ツボ12 クラリネットもそれに続くファゴットも、テヌートの下降音型で同じように微かなテンポ・ルバートを行っているのは、明らかにカラヤンの指示。特にクラリネットのB・ウォルトンのソロは絶品のセンスを伝えているにもかかわらず、この4つの音符のもが奇異に響くのがなんとも残念。
ツボ13 各小節の第1音は、縦の線をあえてずらして響きに広がりを持たせようとしているが、その全てが機械的。オケもその必然性を感じ取りながら弾いているとは感じられない。

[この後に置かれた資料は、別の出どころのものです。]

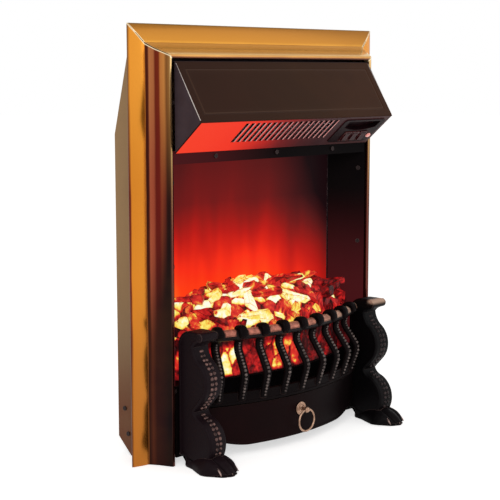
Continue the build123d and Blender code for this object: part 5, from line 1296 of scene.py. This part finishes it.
def rubbed_values(parts):
    """How worn each vertex is: the top front of the right scroll, and nothing on the left."""
    x, y, z = np.concatenate([vertices for vertices, _ in parts]).T
    return share_of(-y, 72.0, 5.0) * share_of(z, 184.5, 4.0) * np.where(x > 0, 0.9, 0.0)


for side, node, rows_iron in ((-1, "leg_left", near_bead_iron), (1, "leg_right", far_bead_iron)):
    castings = [leg_skin(side), paw_skin(side)] + scroll_boss(side)
    piece(node + "_cast", "fret", leg_iron, castings, [node], 45.0,
          {"rubbed": rubbed_values(castings)})
    piece(node + "_beads", "fret", rows_iron, bead_rows(side), [node], 60.0)
    piece(node + "_claws", "fret", claw_iron, claws(side), [node], 60.0)

# %% [markdown]
# ## The ash-pan cover and its ring
# A bowed sheet closes the space under the bar. Its lower edge is rolled, and sweeps up to meet
# the legs. It is a shell: a grid in x and height on a cylinder, with the roll added as a small
# swell near the lower edge. The pull is a turned brass rosette with rings cut in it, a ball on a
# neck, and a loop of wire whose joint shows as a thin seam.

# %% Cover
COVER_HALF, COVER_TOP, COVER_LOW, COVER_SWEEP = 161.6, 74.8, 15.2, 18.6
COVER_RADIUS = ARC_RADIUS + 1.0
cover_x = COVER_HALF * np.linspace(-1, 1, 120)
lower = COVER_LOW + COVER_SWEEP * share_of(np.abs(cover_x), 92.0, 70.0) ** 1.7
t = np.concatenate([np.linspace(0, 0.12, 12), np.linspace(0.14, 1, 20)])[:, None]
cover_z = lower + (COVER_TOP - lower) * t
roll = 1.15 * np.sin(share_of(cover_z, lower, 4.2) * math.pi) ** 0.7
cover_y = ARC_CENTRE - np.sqrt((COVER_RADIUS + roll) ** 2 - cover_x**2)
cover_sheet = shell(surface(cover_x, cover_y, cover_z), 1.8)

paint = Finish("cover_iron")
drift = paint.ranged(paint.axis("X"), -0.12, 0.13)
coat = paint.ramp(drift, [(0.0, 27, 10, 11), (0.55, 22, 8, 9), (1.0, 9, 5, 6)])
coat = paint.worn(paint.mottled(coat, (16, 7, 8), 18.0, 0.5), (70, 52, 46), 0.0012, 0.6)
cover_iron = paint.shade(coat, (800.0, 0.12, 0.42, 0.12), specular=0.03)
piece("ashpan_cover_sheet", "ashpan", cover_iron, [cover_sheet], ["ashpan_cover"], 45.0)

# %% [markdown]
# The rosette and its knob are turned on a lathe, so each is a profile of distances and radii, spun
# about a line along Y. The ring is a small circle carried round a large one. The joint in its wire
# is a narrow dip in the small circle's radius.

# %% Rosette and ring
ROSETTE_HEIGHT, KNOB_OUT, KNOB_RADIUS = 53.0, 12.0, 4.6
RING_PLACE, RING_HEIGHT, RING_RADIUS, WIRE_RADIUS = -98.0, 37.3, 16.0, 1.5
aged_brass = plain_finish("ring_brass", (186, 150, 126), (112, 80, 64), metallic=0.85, gloss=0.3, mottle=130,
                          amount=0.7, grain=900, depth=0.15, wear=0.6, bare=(236, 214, 196), width=0.0008)


def turned_piece(profile, around):
    """A turned piece about a line along Y at the rosette: profile gives (distance from the
    cover, radius)."""
    out, radius = profile.T[..., None]
    a = full_turn(around)
    return solid(surface(radius * np.cos(a), ARC_CENTRE - COVER_RADIUS - out,
                         ROSETTE_HEIGHT + radius * np.sin(a)))


plate = rounded([(0.0, 9.6), (1.1, 9.9), (1.9, 9.0), (1.5, 7.9), (2.4, 7.1), (2.6, 6.0), (1.7, 5.2),
                 (2.3, 4.4), (2.6, 3.2), (4.4, 2.6), (8.0, 2.3), (8.6, 2.4)], 0.35, 4)
a = np.linspace(0.42, math.pi - 0.02, 14)
knob = np.stack([KNOB_OUT - KNOB_RADIUS * np.cos(a), KNOB_RADIUS * np.sin(a)], axis=-1)
rosette = [turned_piece(plate, 40), turned_piece(knob, 28)]
piece("ring_rosette_turned", "ashpan", aged_brass, rosette, ["ring_rosette"], 60.0)

turn, wire = full_turn(72)[:, None], full_turn(14)
wire_radius = WIRE_RADIUS * (1.0 - 0.12 * bell(turn, 4.9, 0.05))
radius = RING_RADIUS + wire_radius * np.cos(wire)
ring = surface(radius * np.cos(turn), RING_PLACE + wire_radius * np.sin(wire),
               RING_HEIGHT + radius * np.sin(turn))
ring = skin(ring, wrap=True, loop=True)
piece("ring_pull_wire", "ring", aged_brass, [ring], ["ring_pull"], 60.0)

# %% [markdown]
# ## Finishes for the nodes that keep their CAD shape
# Each remaining node gets the finish of its record slot, or a close variant of it. The cheeks and
# the lintel share the firebox paint, with the red of the fire laid on as a faint glow: low down
# on the cheeks, and at the left end of the lintel.

# %% Finishes on CAD nodes
paint = Finish("firelit_paint")
height = paint.axis("Z")
leftwards = paint.ranged(paint.axis("X"), 0.02, -0.19)
on_lintel = paint.math("MULTIPLY", paint.ranged(height, 0.40, 0.42), leftwards)
lit = paint.math("MAXIMUM", paint.ranged(height, 0.37, 0.19), on_lintel)
coat = paint.mottled((9, 6, 7), (16, 10, 11), 14.0, 0.6)
paint.shade(coat, (900.0, 0.12, 0.5, 0.15), specular=0.02, glow=paint.blend(lit, (0, 0, 0), (66, 17, 20)))

lens = Finish("lens_plastic")
coat = lens.mottled((236, 168, 158), (206, 110, 100), 200.0, 0.6)
lens.shade(coat, (900.0, 0.05, 0.2, 0.08), glow=coat, strength=0.35)

members_of = {
    "firebox_paint": ["plinth_front", "firebox_deck", "ceiling_plate", "base_pan", "sleeve_left",
                      "sleeve_right", "screen_sill"],
    "firelit_paint": ["cheek_left", "cheek_right", "lintel"],
    "casing_paint": ["casing_left", "casing_right", "casing_top", "casing_back"],
    "bright_steel": ["fret_bolts", "corner_brackets", "fan_bearing", "spindle_bearing", "thermal_cutout"],
    "dark_screw_steel": ["casing_screws", "cheek_screws", "trim_screws", "lintel_screws"],
    "foil_aluminium": ["flame_spindle", "rear_reflector", "fan_wheel", "heater_element"],
    "motor_steel": ["fan_motor", "spindle_motor"],
    "galvanised_steel": ["heater_frame", "blower_housing", "spindle_brackets", "flame_mask"],
    "lamp_glass": ["lamps"],
    "holder_plastic": ["lamp_holders", "terminal_block"],
    "gland_plastic": ["cable_gland"],
    "panel_plastic": ["control_panel"],
    "switch_plastic": ["rocker_flame", "rocker_low_heat", "rocker_high_heat", "switch_bodies"],
    "post_paint": ["screen_post_left", "screen_post_right"],
    "lens_plastic": ["indicator_lamp"],
}
for finish, members in members_of.items():
    for member in members:
        dress(member, finishes[finish])
print("nodes dressed", sum(len(members) for members in members_of.values()))

# %% [markdown]
# ## The floor
# A wide pale floor under the insert. The photograph's ground is pure white, so the floor adds a
# little light of its own for the camera and for reflections, and still darkens under the object.

# %% Floor
FLOOR_HALF, FLOOR_DROP = 12, 0.0005
ground = Finish("studio_floor")
rays = ground.add("LightPath").outputs
seen = ground.math("MAXIMUM", rays["Is Camera Ray"], rays["Is Glossy Ray"])
shine = ground.math("MULTIPLY", seen, 0.6)
ground.feed(ground.shader, {"Base Color": (0.86, 0.86, 0.86, 1.0), "Roughness": 0.9,
                            "Specular IOR Level": 0.0, "Emission Color": WHITE, "Emission Strength": shine})
corners = [(x * FLOOR_HALF, y * FLOOR_HALF, -FLOOR_DROP) for x, y in ((-1, -1), (1, -1), (1, 1), (-1, 1))]
floor_mesh = bpy.data.meshes.new("studio_floor")
floor_mesh.from_pydata(corners, [], [(0, 1, 2, 3)])
floor_mesh.materials.append(ground.material)
floor = add_object("studio_floor", floor_mesh)
print("floor", 2 * FLOOR_HALF, "m wide")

ツボ14 スコアに書かれたとおりのスケール感は表出しているが、最後のぎりぎりのところで足を引っ張るような力が作用し、フォルテ4つの箇所に至っても、音楽が突き抜けないのは実にもどかしい。その原因は録音の古さだけではない。オケの弾きにくそうな顔が目に浮かぶ。

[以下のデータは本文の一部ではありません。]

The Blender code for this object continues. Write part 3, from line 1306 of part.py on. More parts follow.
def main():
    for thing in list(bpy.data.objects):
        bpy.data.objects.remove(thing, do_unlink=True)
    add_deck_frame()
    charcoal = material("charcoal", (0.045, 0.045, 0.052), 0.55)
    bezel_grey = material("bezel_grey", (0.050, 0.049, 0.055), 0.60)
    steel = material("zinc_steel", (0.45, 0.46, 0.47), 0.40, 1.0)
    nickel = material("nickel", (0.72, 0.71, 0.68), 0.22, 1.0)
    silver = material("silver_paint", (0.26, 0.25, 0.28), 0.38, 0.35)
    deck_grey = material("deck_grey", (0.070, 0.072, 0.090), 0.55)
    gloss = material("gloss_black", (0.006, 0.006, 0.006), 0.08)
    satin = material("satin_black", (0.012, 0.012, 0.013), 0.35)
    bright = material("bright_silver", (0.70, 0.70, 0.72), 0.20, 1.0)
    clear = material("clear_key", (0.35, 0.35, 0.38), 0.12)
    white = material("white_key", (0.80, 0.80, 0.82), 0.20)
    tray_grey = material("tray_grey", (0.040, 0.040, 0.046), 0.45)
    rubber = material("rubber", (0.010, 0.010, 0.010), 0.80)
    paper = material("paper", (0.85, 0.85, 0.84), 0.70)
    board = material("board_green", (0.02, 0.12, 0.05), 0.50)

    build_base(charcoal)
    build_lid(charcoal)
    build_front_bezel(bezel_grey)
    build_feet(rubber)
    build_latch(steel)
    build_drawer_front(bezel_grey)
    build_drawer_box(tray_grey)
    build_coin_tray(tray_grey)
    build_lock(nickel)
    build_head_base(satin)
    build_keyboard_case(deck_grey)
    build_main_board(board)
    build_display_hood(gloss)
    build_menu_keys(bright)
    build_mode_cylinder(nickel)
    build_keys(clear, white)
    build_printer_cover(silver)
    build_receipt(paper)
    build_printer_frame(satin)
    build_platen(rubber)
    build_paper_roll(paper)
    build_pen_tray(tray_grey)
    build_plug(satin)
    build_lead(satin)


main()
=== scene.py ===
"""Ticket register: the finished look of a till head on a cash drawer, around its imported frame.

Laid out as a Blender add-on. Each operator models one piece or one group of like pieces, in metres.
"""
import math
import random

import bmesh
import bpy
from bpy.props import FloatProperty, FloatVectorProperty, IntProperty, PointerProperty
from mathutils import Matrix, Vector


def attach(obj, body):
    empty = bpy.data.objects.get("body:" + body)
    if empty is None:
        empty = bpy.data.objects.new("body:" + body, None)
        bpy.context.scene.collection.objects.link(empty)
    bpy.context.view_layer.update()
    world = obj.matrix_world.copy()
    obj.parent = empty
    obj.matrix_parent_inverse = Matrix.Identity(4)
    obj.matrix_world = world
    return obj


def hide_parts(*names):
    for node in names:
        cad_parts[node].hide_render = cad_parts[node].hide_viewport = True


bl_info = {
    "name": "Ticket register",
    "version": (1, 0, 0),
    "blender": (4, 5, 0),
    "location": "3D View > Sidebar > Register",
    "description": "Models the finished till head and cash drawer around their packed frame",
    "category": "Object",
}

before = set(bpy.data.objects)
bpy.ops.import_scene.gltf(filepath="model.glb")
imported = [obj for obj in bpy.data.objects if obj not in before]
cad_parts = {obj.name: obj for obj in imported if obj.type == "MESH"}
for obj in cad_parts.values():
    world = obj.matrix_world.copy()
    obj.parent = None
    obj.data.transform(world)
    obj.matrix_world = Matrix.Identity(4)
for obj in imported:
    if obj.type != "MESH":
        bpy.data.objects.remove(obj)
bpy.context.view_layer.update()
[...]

ツボ15 なぜかこの付近からピッチが微かに低くなる。
第3楽章のツボ
ツボ16 3楽章も若干ピッチが低い。フォゴットノ入りはわずかにテンポを落とす。
ツボ17 リズムがいかにも鈍く、楽想の持ち味が生かされていない。靴底にガムをつけたまま踊らされている感じ。
ツボ18 214小節からの終結部は音量を落とし、カラヤン特有のレガート節を徹底尾的に盛り込んでいるのは、後年の録音では影を潜める表現。場面転換にメリハリを与えるという点では大いに功を奏している。
第4楽章のツボ
ツボ19 終楽章もわずかにピッチが低い。中庸のテンポ。低弦の響きが茫洋と覆いかぶさる。

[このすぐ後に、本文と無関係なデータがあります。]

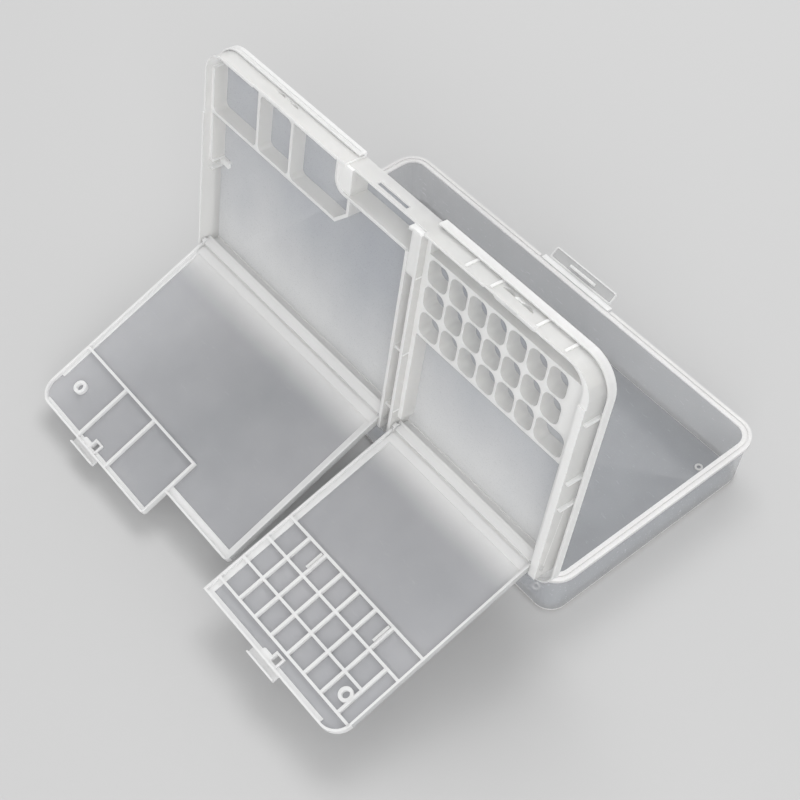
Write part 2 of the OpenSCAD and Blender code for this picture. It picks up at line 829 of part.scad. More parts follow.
base_box();
floor_rings();
main_hinge_pins();
latch_strip();
latch_flap();
tray_plate();
tray_lip();
left_walls();
left_ledge_rail();
pocket_partition();
pocket_dividers();
left_catch_block();
latch_bay();
latch_keeper();
divider_walls();
channel_ribs();
right_seat_rails();
right_walls();
right_gussets();
right_catch_block();
cell_rows();
cell_dividers();
left_cover_panel();
left_cover_ribs();
left_cover_boss();
left_cover_tab();
left_cover_pins();
right_cover_panel();
right_cover_ribs();
right_cover_boss();
right_cover_tab();
right_cover_pins();
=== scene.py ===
"""Looks of the hinged organiser box: moulded translucent plastic, dressed over the CAD frame."""
import json
from math import cos, radians, sin

import bmesh
import bpy
from mathutils import Matrix, Vector

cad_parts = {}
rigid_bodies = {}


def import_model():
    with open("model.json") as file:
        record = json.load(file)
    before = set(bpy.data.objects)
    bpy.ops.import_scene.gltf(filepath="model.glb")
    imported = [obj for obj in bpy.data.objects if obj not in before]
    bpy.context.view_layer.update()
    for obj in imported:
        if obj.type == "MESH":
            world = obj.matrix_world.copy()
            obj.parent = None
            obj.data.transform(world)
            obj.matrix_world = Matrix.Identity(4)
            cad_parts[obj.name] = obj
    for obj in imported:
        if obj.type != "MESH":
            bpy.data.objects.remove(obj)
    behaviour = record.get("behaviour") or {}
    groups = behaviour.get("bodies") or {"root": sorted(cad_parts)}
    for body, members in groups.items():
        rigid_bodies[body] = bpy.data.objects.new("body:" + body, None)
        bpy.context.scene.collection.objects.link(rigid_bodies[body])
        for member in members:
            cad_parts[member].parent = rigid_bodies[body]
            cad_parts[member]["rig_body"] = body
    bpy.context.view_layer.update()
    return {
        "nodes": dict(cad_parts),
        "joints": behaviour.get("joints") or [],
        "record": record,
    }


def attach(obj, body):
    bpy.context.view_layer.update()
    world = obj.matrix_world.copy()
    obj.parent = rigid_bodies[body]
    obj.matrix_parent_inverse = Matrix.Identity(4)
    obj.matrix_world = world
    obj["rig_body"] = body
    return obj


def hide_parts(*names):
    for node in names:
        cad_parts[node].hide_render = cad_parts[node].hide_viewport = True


MM = 0.001

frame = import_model()
bpy.context.scene.view_settings.view_transform = "Standard"

joints = {joint["name"]: joint for joint in frame["joints"]}
slots = {part["node"]: part["material_slot"] for part in frame["record"]["subparts"]}


# ---- Flat frames: each moulding is dressed as it lies level, then placed as it stands ----

def least_turn(name):
    """The turn in radians that takes a hinge from its lowest limit to rest."""
    return -radians(joints[name]["range_deg"][0])


def joint_frame(name, turn):
    """Matrix of a hinge whose X runs along the axis, turned by an angle from level."""
    return Matrix.Translation(Vector(joints[name]["pos_m"])) @ Matrix.Rotation(turn, 4, "X")


tray_turn = least_turn("main_hinge")
tray_frame = joint_frame("main_hinge", tray_turn)
left_frame = joint_frame("left_cover_hinge", tray_turn + least_turn("left_cover_hinge"))
right_frame = joint_frame("right_cover_hinge", tray_turn + least_turn("right_cover_hinge"))
flap_frame = joint_frame("latch_flap_hinge", least_turn("latch_flap_hinge"))
level = Matrix.Identity(4)


# ---- Camera, lamps and floor ----

CAMERA_AZIMUTH, CAMERA_ELEVATION = radians(50.89), radians(51.34)
CAMERA_AIM, CAMERA_DISTANCE = (0.15, -39.95, 20.5), 589.6      # in millimetres
CAMERA_LENS, CAMERA_SENSOR = 66.96, 36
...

ツボ20 ホルンは完全に裏方。サトクリフのオーボエが、かろうじてセンス抜群の主張を繰り広げる。
ツボ21 ティンパニは、終始一定のトレモロを持続。後年の録音と店舗はほとんど変わらないが、推進力が乏しい。
ツボ22 完全に無視。
ツボ23 バスはしっかり聞き取れはするが、決して存在感を誇示することはない。バスと同等かそれ以上にヴァイオリンの伴奏音型を浮き立たせるのは、最後の録音まで一貫した手法だが、その意図は不明。
ツボ24 主部冒頭と同じテンポ。
ツボ25 布団を被せたような鈍い音。ティンパニは終始このような響き。
ツボ26 摩訶不思議な現象!展開部冒頭の8分休符が完全なゲネラル・パウゼに変更になっている!編集で繋げたとは考えにくい箇所なので、その真意は謎。
ツボ27 かなり高速で、後年のどの録音よりも速い。しかし金管の呼吸が極めて平板。
ツボ28 かなり長め。
ツボ29 ここからピッチが正常になる。全体を通じて、ここが最も真の力感を感じさせる。
ツボ30 弦は切るが、トランペットはつなげるようにして吹いている。
ツボ31 スコアどおりで改変なし。
ツボ32 この響きは絶品!なんと神々しい響き!ただ録音がやや遠く、復刻状態も足を引っ張っている。
ツボ33 ほとんどインテンポのまま終結。